Chapman University Is Launching A Program That Offers Funding, Mentorship To Local Startup Companies

Chapman University Is Launching A Program That Offers Funding, Mentorship To Local Startup Companies

In 1966, the Van Doren brothers started selling shoes in Anaheim. Their small operation boomed and now Vans shoes are a worldwide icon. 


About eight years after the Van Dorens opened shop, Jay Longley hung out in his Laguna Beach garage making sandals out of leather and rubber. Eventually, demand for the flip-flips he made, now known as Rainbows, sky-rocketed. Needless to say, if you dream of starting a shoe company -- or any company, really -- Orange County ain't a bad place to do it. 

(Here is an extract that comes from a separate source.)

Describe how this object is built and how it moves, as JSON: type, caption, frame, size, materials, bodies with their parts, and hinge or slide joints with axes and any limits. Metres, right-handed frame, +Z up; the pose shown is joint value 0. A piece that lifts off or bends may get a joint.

And, Chapman University's Leatherby Center for Entrepreneurship and Business Ethics seems to agree. That's why they're starting an eVillage facility, which will help local entrepreneurs launch startup companies. The main part of Chapman's addition is a business accelerator called K5launch.

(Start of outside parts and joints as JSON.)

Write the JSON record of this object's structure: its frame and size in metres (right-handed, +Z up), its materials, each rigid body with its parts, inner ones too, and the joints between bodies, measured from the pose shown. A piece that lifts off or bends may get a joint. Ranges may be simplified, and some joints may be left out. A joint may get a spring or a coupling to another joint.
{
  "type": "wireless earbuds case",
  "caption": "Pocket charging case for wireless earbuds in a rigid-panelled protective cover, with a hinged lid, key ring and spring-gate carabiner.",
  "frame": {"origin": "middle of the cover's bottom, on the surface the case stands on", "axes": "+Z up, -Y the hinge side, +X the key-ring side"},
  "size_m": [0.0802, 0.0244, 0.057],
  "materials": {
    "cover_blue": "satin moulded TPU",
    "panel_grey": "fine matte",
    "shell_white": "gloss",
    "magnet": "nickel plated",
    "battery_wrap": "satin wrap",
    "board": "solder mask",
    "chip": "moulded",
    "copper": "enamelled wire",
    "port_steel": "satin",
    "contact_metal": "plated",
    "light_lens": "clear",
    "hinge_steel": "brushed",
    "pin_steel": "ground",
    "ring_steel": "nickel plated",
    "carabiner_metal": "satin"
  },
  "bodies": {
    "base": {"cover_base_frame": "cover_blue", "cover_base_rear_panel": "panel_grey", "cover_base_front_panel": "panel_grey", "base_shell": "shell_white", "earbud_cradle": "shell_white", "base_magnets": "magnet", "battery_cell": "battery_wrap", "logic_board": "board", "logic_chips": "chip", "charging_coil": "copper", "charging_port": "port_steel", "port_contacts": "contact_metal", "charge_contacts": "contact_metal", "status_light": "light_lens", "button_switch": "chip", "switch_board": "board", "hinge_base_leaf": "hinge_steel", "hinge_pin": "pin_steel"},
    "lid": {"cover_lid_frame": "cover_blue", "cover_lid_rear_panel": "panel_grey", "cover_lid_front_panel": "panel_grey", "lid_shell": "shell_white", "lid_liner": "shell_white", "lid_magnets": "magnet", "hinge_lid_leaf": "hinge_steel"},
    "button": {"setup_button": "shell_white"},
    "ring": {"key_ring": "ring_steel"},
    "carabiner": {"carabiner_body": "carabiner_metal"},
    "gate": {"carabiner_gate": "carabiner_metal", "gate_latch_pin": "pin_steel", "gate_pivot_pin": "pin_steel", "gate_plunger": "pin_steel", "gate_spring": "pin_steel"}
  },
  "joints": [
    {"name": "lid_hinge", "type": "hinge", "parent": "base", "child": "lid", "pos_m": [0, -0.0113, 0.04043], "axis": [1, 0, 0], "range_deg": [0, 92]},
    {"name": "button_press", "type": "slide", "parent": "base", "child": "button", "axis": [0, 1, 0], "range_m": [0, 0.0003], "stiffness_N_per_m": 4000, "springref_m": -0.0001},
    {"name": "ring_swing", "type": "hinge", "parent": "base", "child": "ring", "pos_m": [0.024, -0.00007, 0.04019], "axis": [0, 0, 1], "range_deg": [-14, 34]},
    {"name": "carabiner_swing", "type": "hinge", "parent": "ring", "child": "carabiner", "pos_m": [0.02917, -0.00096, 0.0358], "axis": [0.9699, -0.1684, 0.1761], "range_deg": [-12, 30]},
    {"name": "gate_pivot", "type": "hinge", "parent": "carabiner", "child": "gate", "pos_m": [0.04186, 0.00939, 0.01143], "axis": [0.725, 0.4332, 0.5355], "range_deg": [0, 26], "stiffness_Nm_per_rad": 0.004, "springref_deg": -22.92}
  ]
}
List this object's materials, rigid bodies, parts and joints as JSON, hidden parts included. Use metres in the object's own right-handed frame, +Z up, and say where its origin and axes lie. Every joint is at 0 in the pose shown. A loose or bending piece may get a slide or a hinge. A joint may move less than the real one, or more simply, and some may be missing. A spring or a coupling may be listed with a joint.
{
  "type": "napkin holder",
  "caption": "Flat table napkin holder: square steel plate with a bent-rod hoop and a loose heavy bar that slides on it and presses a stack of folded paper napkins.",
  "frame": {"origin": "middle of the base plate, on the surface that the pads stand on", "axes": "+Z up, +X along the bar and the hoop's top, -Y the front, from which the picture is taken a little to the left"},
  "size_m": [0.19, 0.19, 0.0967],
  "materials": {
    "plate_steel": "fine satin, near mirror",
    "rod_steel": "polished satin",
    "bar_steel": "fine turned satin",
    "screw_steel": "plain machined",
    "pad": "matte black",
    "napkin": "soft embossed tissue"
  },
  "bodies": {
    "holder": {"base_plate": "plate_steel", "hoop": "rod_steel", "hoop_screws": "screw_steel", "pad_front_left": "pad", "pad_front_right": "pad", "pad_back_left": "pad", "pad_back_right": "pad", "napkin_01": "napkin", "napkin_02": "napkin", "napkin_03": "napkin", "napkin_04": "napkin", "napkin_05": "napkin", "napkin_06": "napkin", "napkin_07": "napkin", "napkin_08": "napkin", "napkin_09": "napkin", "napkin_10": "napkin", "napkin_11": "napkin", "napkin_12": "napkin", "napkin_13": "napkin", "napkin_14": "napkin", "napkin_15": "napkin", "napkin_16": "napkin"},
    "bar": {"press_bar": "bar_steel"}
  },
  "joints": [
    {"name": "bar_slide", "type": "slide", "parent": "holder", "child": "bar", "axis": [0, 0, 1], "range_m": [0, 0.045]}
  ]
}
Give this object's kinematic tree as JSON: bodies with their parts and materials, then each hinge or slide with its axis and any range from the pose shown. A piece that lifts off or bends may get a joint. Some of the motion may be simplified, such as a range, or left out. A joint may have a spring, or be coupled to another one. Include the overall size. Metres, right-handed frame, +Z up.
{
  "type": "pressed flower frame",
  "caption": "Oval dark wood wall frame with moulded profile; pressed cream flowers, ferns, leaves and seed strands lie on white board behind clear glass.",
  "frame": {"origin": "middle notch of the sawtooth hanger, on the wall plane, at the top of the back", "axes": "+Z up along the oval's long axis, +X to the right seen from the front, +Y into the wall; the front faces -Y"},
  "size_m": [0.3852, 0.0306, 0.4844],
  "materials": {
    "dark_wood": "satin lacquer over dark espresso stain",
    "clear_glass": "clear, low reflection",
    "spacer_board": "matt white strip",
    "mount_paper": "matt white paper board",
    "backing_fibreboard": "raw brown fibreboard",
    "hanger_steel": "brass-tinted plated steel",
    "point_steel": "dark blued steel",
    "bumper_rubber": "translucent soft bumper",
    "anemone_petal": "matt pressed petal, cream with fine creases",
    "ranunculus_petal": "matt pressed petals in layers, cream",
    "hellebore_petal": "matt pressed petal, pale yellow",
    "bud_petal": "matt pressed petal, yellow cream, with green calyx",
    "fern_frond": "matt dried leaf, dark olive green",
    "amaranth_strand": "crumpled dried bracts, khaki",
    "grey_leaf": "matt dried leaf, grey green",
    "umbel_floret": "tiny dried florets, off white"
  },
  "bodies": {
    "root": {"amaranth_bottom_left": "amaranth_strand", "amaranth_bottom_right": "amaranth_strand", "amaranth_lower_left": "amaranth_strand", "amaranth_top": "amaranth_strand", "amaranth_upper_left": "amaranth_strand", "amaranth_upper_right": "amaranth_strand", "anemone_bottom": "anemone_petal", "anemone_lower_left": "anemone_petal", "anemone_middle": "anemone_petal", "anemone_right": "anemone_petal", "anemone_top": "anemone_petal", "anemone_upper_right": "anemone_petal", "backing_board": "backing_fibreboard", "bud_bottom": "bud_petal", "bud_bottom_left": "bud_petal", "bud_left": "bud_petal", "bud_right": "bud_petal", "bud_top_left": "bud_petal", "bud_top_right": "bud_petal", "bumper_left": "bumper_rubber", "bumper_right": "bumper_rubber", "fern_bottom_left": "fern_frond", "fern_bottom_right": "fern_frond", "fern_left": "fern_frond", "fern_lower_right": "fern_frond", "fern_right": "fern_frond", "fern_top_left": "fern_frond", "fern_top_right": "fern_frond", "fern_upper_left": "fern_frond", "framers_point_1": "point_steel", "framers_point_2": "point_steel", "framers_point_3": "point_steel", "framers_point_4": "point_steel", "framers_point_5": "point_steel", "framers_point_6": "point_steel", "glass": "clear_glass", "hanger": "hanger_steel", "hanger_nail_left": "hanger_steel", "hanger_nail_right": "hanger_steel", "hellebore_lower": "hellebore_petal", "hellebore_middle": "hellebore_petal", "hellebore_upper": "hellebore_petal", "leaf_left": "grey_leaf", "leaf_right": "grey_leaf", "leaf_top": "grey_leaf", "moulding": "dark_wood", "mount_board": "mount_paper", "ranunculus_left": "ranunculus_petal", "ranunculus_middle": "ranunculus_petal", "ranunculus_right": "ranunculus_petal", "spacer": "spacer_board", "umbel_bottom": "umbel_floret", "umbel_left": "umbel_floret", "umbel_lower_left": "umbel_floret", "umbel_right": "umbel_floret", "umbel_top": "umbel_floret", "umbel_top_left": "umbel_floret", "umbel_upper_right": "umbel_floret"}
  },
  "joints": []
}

The program is an "intensive three-month mentorship-driven investment program for Southern California based startups," according

to K5launch's website.

Aside from the mentorship, the teams that are picked will get up to $25,000 in equity funding. Then, once they've completed the initial phase, the startups will pitch their ideas to a group of investors and venture capital firms, the site says.


Three locals -- Amir Banifatemi, Ray Chan and Kai Tao -- thought up the idea of K5launch.

Banifatemi is quoted in an OC Metro story saying: "Orange County startups and entrepreneurs are connected through networking affiliations. But there are not enough action-based programs like accelerators."